Two structural forces anchor the move. First, flexibility: remote and hybrid work radically widened the acceptable commute radius. WFH Research estimates roughly 28% of paid full days were worked from home in 2024, versus about 5% pre-2020, a level that has plateaued rather than snapped back (WFH Research). Second, affordability: even as urban rents soften at the margin, price per square foot for ownership remains meaningfully lower outside core neighborhoods, enabling buyers to add bedrooms, yards, and garages without proportionally higher payments.
Supply is following demand. Builders and lenders are prioritizing where land is available and approvals move faster. NAHB’s Home Building Geography Index shows single-family construction has shifted toward lower-density suburbs and exurbs since 2020, with these markets posting stronger growth than large metro cores (NAHB HBGI). Meanwhile, elevated mortgage rates—Freddie Mac’s 30-year fixed has hovered near 7% for much of 2024—discourage would-be sellers who refinanced near 3% in 2020–2021, keeping for-sale inventory tight and supporting rental demand in the suburbs (Freddie Mac PMMS).
Key Insights
- Affordability premium: Suburban homes generally deliver lower price per square foot than urban cores, stretching purchasing power for space-sensitive households.
- Hybrid work endurance: Elevated remote/hybrid participation reduces the penalty for living 10–20 miles farther out (WFH Research).
- Supply concentration: Single-family starts and build-to-rent projects are disproportionately sited in lower-density markets where land and zoning align (NAHB).
- Retail follows rooftops: Grocery-anchored centers, childcare, and outpatient healthcare are expanding in roof-count corridors, stabilizing neighborhood cash flows.
- Mortgage lock-in: With current mortgage rates near 7%, many owners with sub-4% loans stay put, constraining listings and supporting suburban rental absorption (Freddie Mac PMMS).
- Risk dispersion: Infrastructure, insurance costs, and climate exposures vary block-by-block; underwriting must be submarket-specific.
Why It Matters
For retail investors, the suburban tilt reshapes both product selection and underwriting.

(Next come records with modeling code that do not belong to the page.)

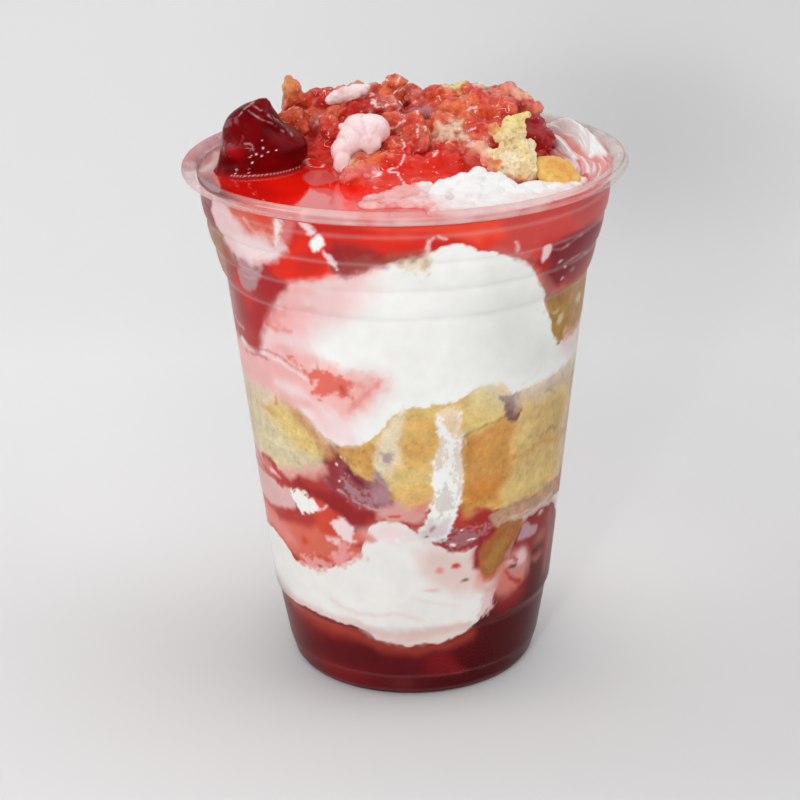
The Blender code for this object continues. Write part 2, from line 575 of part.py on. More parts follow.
def build_wedge(name, grow=0.0):
    """A slab of crust that leans forward onto the pool: its outline underneath, at its edge and, drawn in a
    little, on top."""
    outline = np.array(WEDGE_OUTLINE)
    middle = outline.mean(axis=0)
    out = outline - middle
    outline = outline + grow * out / np.linalg.norm(out, axis=1)[:, None]
    rings = []
    for share, rise in ((1.0, -WEDGE_THICKNESS - grow), (1.0, -WEDGE_EDGE + grow), (0.86, grow)):
        at = middle + (outline - middle) * share
        plane = WEDGE_TOP + WEDGE_RISE * (at[:, 1] - middle[1]) + rise
        lowest = TOPPING_FLOOR - grow if not rings else TOPPING_FLOOR + grow + WEDGE_EDGE * len(rings) / 2
        rings.append(np.column_stack([at, np.maximum(plane, lowest)]))
    ends = [ring.mean(axis=0) for ring in (rings[0], rings[-1])]
    return lathe_like(name, rings, ends, "cake")


def build_toppings(heap):
    """Strawberry, dollops, plain crumb, golden wedge and the creams, with room for each cut from what lies
    next to it."""
    build_strawberry("strawberry")
    cut(heap, build_strawberry("room_strawberry", grow=GAP))
    for number, (name, (centre, half)) in enumerate(DOLLOPS.items()):
        dollop = dict(centre=centre, half=half, material_name="pink_cream", roughness=0.1, seed=20 + number)
        rough_ball(name, **dollop)
        cut(heap, rough_ball(f"room_{name}", grow=GAP, **dollop))
    front = rim_cream("front_cream", FRONT_CREAM, seed=31)
    fuse(front, [rough_ball(f"front_lump_{number}", centre, half, "white_cream", roughness=0.12,
                            seed=40 + number)
                 for number, (centre, half) in enumerate(FRONT_CREAM_LUMPS)])
    back = rim_cream("back_cream", BACK_CREAM, seed=33)
    cut(heap, rim_cream("room_back_cream", BACK_CREAM, seed=33, grow=WALL_GAP))
    wedge = build_wedge("golden_wedge")
    room = build_wedge("room_golden_wedge", grow=GAP)
    for neighbour in (heap, front, back):
        cut(neighbour, room)
    crumbs = [dict(centre=centre, half=half, material_name="plain_cake", roughness=0.12, seed=61 + number)
              for number, (centre, half) in enumerate(PLAIN_CRUMBS)]
    fuse(rough_ball("plain_crumb", **crumbs[0]), [rough_ball("crumb_top", **crumbs[1])])
    for number, crumb in enumerate(crumbs):
        room = rough_ball(f"room_crumb_{number}", grow=GAP, **crumb)
        for neighbour in (heap, front, wedge):
            cut(neighbour, room)


def main():
    clear_scene()
    build_cup()
    build_wall_pieces(build_layers())
    build_toppings(build_heap())


if __name__ == "__main__":
    main()
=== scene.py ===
"""The looks of a strawberry shortcake trifle in a clear plastic cup.

Laid out as an add-on and run as a script. Lengths in the tables are millimetres, in the meshes metres. The
axis of the cup is Z and its foot stands on z = 0. Angles on the wall are degrees from the front, which is -Y,
growing towards +X. What shows through the wall is painted on the layers by angle and height: first the layers
themselves, from the curves where they meet, then stains, each a closed outline, an oval or a streak."""

import math

import bmesh
import bpy
import numpy as np
from bpy.props import FloatProperty, FloatVectorProperty, PointerProperty
from mathutils import Matrix, Vector


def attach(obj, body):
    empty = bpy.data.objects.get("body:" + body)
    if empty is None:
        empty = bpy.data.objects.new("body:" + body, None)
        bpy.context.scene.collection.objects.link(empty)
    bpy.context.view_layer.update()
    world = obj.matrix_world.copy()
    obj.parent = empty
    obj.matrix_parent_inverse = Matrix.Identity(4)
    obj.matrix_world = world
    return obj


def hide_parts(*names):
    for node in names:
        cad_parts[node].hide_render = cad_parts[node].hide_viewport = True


bl_info = {
    "name": "Strawberry shortcake trifle cup",
    "version": (1, 0, 0),
    "blender": (4, 5, 0),
    "location": "View3D > Sidebar > Trifle",
    "description": "Makes the looks of a layered trifle in a clear cup",
    "category": "Add Mesh",
}

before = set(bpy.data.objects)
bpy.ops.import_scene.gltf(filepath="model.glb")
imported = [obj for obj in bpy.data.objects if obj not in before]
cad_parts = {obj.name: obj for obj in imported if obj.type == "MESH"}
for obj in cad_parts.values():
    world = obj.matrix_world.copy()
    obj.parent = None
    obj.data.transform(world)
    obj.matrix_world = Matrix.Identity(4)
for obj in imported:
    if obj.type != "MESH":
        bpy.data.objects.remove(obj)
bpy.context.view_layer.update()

MM = 0.001

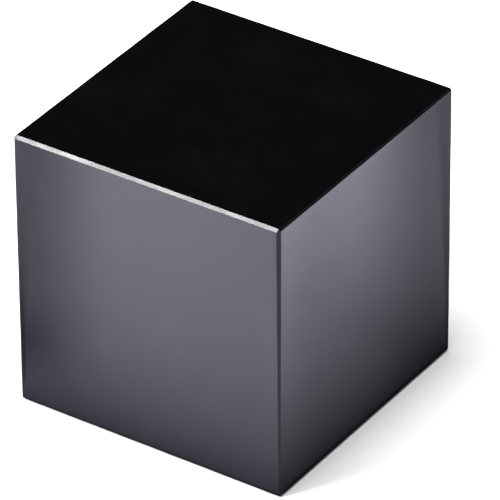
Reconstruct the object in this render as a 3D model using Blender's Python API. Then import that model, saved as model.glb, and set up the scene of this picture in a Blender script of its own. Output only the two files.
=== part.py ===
"""Polished block: a solid cube of black glass, with a mirror polish on all six faces.

Each edge has an arris, the narrow flat that is ground along it by hand, and its width drifts from one end
of the edge to the other. Each corner has a nip, a small facet across the point where three arrises meet.

Metres. X runs to the right, Y to the back and Z up. The origin is the middle of the base.
"""

import itertools
import math

import bmesh
import bpy
from mathutils import Matrix, Vector

# Overall size of the block
WIDTH = 0.050
DEPTH = 0.050
HEIGHT = 0.050

# Width across the flat of each arris, where its edge starts and where it ends. An upright edge starts at
# the base, an edge along X starts at the left and an edge along Y starts at the front.
ARRIS_WIDTHS = {
    ("front", "right"): (0.00032, 0.00078),
    ("front", "left"): (0.00074, 0.00052),
    ("back", "right"): (0.00058, 0.00084),
    ("back", "left"): (0.00066, 0.00060),
    ("top", "front"): (0.00072, 0.00068),
    ("top", "right"): (0.00050, 0.00042),
    ("top", "back"): (0.00076, 0.00070),
    ("top", "left"): (0.00062, 0.00054),
    ("base", "front"): (0.00074, 0.00060),
    ("base", "right"): (0.00050, 0.00056),
    ("base", "back"): (0.00064, 0.00060),
    ("base", "left"): (0.00058, 0.00066),
}

# How far each corner is taken back below the point where its three arrises meet
CORNER_NIP = 0.00010

# Points of a cut nearer to each other than this are one point
CUT_TOLERANCE = 1e-7

# The glass
GLASS_COLOUR = (0.004, 0.005, 0.005, 1.0)
GLASS_ROUGHNESS = 0.02
GLASS_IOR = 1.52

# Which way each face looks, and how far its plane lies from the origin
OUTWARD = {
    "left": Vector((-1, 0, 0)),
    "right": Vector((1, 0, 0)),
    "front": Vector((0, -1, 0)),
    "back": Vector((0, 1, 0)),
    "base": Vector((0, 0, -1)),
    "top": Vector((0, 0, 1)),
}
DISTANCE = {
    "left": WIDTH / 2,
    "right": WIDTH / 2,
    "front": DEPTH / 2,
    "back": DEPTH / 2,
    "base": 0.0,
    "top": HEIGHT,
}
OPPOSITE_FACES = (("left", "right"), ("front", "back"), ("base", "top"))


def clear_scene():
    for obj in list(bpy.data.objects):
        bpy.data.objects.remove(obj)


def sharp_corner(*faces):
    """The point where the planes of three faces would meet if the block had no arrises."""
    return sum((OUTWARD[face] * DISTANCE[face] for face in faces), Vector())


def edge_ends(first, second):
    """The faces at the two ends of the edge between two faces."""
    for pair in OPPOSITE_FACES:
        if first not in pair and second not in pair:
            return pair
    raise ValueError(f"{first} and {second} share no edge")


def arris_plane(first, second):
    """A point on the arris between two faces, and the way that the arris looks."""
    start, end = (sharp_corner(first, second, face) for face in edge_ends(first, second))
    start_inset, end_inset = (width / math.sqrt(2) for width in ARRIS_WIDTHS[first, second])
    on_first = start - OUTWARD[second] * start_inset
    on_second = start - OUTWARD[first] * start_inset
    at_end = end - OUTWARD[first] * end_inset
    normal = (on_second - on_first).cross(at_end - on_first).normalized()
    if normal.dot(OUTWARD[first] + OUTWARD[second]) < 0:
        normal.negate()
    return on_first, normal


def nip_plane(faces, arrises):
    """A point on the nip at the corner of three faces, and the way that the nip looks."""
    planes = [arrises[frozenset(pair)] for pair in itertools.combinations(faces, 2)]
    normals = Matrix([normal for _, normal in planes])
    distances = Vector([point.dot(normal) for point, normal in planes])
    meeting_point = normals.inverted() @ distances
    normal = sum((OUTWARD[face] for face in faces), Vector()).normalized()
    return meeting_point - normal * CORNER_NIP, normal


def grind_flat(mesh, point, normal):
    """Takes away what lies beyond a plane, and closes the block with a flat face there."""
    everything = mesh.verts[:] + mesh.edges[:] + mesh.faces[:]
    cut = bmesh.ops.bisect_plane(
        mesh,
        geom=everything,
        dist=CUT_TOLERANCE,
        plane_co=point,
        plane_no=normal,
        clear_outer=True,
    )
    rim = [item for item in cut["geom_cut"] if isinstance(item, bmesh.types.BMEdge)]
    bmesh.ops.edgeloop_fill(mesh, edges=rim)


def block_mesh():
    mesh = bmesh.new()
    size = Matrix.Diagonal((WIDTH, DEPTH, HEIGHT, 1.0))
    middle = Matrix.Translation((0, 0, HEIGHT / 2))
    bmesh.ops.create_cube(mesh, size=1.0, matrix=middle @ size)
    arrises = {frozenset(faces): arris_plane(*faces) for faces in ARRIS_WIDTHS}
    for point, normal in arrises.values():
        grind_flat(mesh, point, normal)
    for faces in itertools.product(*OPPOSITE_FACES):
        grind_flat(mesh, *nip_plane(faces, arrises))
    bmesh.ops.recalc_face_normals(mesh, faces=mesh.faces)
    return mesh


def black_glass():
    material = bpy.data.materials.new("black_glass")
    material.use_nodes = True
    shader = material.node_tree.nodes["Principled BSDF"]
    shader.inputs["Base Color"].default_value = GLASS_COLOUR
    shader.inputs["Metallic"].default_value = 0.0
    shader.inputs["Roughness"].default_value = GLASS_ROUGHNESS
    shader.inputs["IOR"].default_value = GLASS_IOR
    material.diffuse_color = GLASS_COLOUR
    return material


def polished_block():
    mesh = block_mesh()
    data = bpy.data.meshes.new("polished_block")
    mesh.to_mesh(data)
    mesh.free()
    data.materials.append(black_glass())
    block = bpy.data.objects.new("polished_block", data)
    bpy.context.scene.collection.objects.link(block)
    return block


def main():
    clear_scene()
    polished_block()


main()
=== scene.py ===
"""Finishes the polished block of black glass and sets it on a white table in soft studio light.

The block is lapped: its faces stay flat and turn down a few hundredths of a millimetre towards their
edges, as a polishing pad leaves them. The ground arrises waver in width, every edge is eased, and a few
small flakes are missing along the arrises.

Metres. X runs to the right, Y to the back and Z up. The origin is the middle of the block's base.
"""

import math

import bmesh
import bpy
from bpy.props import FloatProperty, FloatVectorProperty, IntProperty, PointerProperty
from mathutils import Matrix, Vector


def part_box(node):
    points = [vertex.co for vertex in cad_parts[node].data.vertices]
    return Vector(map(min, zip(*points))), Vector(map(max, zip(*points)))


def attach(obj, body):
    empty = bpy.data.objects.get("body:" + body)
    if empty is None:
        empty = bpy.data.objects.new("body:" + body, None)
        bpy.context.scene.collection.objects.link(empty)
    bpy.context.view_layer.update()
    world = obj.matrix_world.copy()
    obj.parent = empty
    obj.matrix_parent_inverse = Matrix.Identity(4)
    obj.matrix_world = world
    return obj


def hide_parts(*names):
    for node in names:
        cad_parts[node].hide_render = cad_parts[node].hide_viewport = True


bl_info = {
    "name": "Polished Glass Block",
    "version": (1, 0, 0),
    "blender": (4, 5, 0),
    "location": "3D View > Sidebar > Glass Block",
    "description": "Laps a block of black glass and sets it in soft studio light",
    "category": "Object",
}

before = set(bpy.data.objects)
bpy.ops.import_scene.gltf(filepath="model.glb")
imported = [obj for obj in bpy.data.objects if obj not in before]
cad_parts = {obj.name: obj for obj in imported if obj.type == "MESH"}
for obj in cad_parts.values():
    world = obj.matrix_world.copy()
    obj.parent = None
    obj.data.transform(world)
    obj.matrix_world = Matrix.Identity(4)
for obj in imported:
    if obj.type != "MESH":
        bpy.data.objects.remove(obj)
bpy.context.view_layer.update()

NODE = "polished_block"
LOW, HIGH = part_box(NODE)
MIDDLE = (LOW + HIGH) / 2
HALF = (HIGH - LOW) / 2
AXES = (Vector((1, 0, 0)), Vector((0, 1, 0)), Vector((0, 0, 1)))
MM = 0.001

# Points nearer than this are one point, and faces that meet at a smaller angle are one flat
WELD = 2e-7
ONE_FLAT = math.radians(0.12)

# A polished face looks along an axis to within this cosine
POLISHED_COSINE = math.cos(math.radians(14))

# An edge sharper than the first angle is eased, and one flatter than the second may be shaded smooth
EASED_ANGLE = math.radians(18)
RIM_ANGLE = math.radians(26)

# A face, an arris or a nip looks along one of these ways to within this cosine, whatever the signs
FLAT_WAYS = [Vector(way).normalized() for way in ((0, 0, 1), (0, 1, 0), (1, 0, 0))]
FLAT_WAYS += [Vector(way).normalized() for way in ((0, 1, 1), (1, 0, 1), (1, 1, 0), (1, 1, 1))]
FLAT_COSINE = math.cos(math.radians(5))

# How far in from the outline the outermost strip of a turned-down edge ends, just past the widest arris
FIRST_STRIP = 0.72 * MM

# A wavering arris is cut this often for each swell, and slants that differ by less than this are one arris
CUTS_PER_SWELL = 8
ONE_SLANT = 0.02

# The second swell of an arris: its height and how often it comes for each first one, and the shifts of both
SECOND_HEIGHT = 0.55
SECOND_RATE = 2.3
FIRST_SHIFT, SECOND_SHIFT = 0.9, 1.7

# A flake scar: its radius for each length of flake, and its rings and lobes as count and height
SCAR_RADIUS = 0.85
RING_COUNT, RING_HEIGHT = 16, 0.012
LOBE_COUNT, LOBE_HEIGHT = 3, 0.03

# How far the table lies below the block's base, so that the two never share a plane
TABLE_DROP = 0.02 * MM

POLISHED, GROUND, BROKEN = range(3)


# Settings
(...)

Single-family rentals (SFR), small multifamily near strong school districts, and build-to-rent communities can offer steadier occupancy than urban Class A apartments, often with slightly higher cap rates. Public vehicles—SFR REITs, manufactured housing, and grocery-anchored REITs—provide diversified exposure without property-level headaches. But rent growth is normalizing, and insurance, taxes, and maintenance can erode yields. Success hinges on targeting migration-positive corridors, quantifying operating costs accurately, and stress-testing exits.
Actionable Tips
- Map the price-to-rent gap by ZIP code to find “payment relief” suburbs where monthly costs are materially lower than in the core.
- Focus within 45–60 minutes of major job nodes, especially areas adding schools, grocery-anchored retail, and road capacity.
- Underwrite conservatively: moderate rent growth assumptions and higher operating expenses (insurance, taxes, utilities).
- Stress-test exits with a 50–100 bps higher terminal cap rate and flat-to-2% rent growth scenarios.
- Screen submarkets for infrastructure and climate risk (flood, fire, wind) and verify insurability and deductibles at the parcel level.
- Track local pipelines and permitting trends; avoid pockets facing outsized new supply or expiring abatements.
Bottom line: The suburban renaissance rests on work flexibility, relative affordability, and a supply engine geared to lower-density land. Investors who underwrite submarket-by-submarket—and price in today’s operating and capital costs—can find durable cash flows where rooftops, schools, and services are growing in tandem.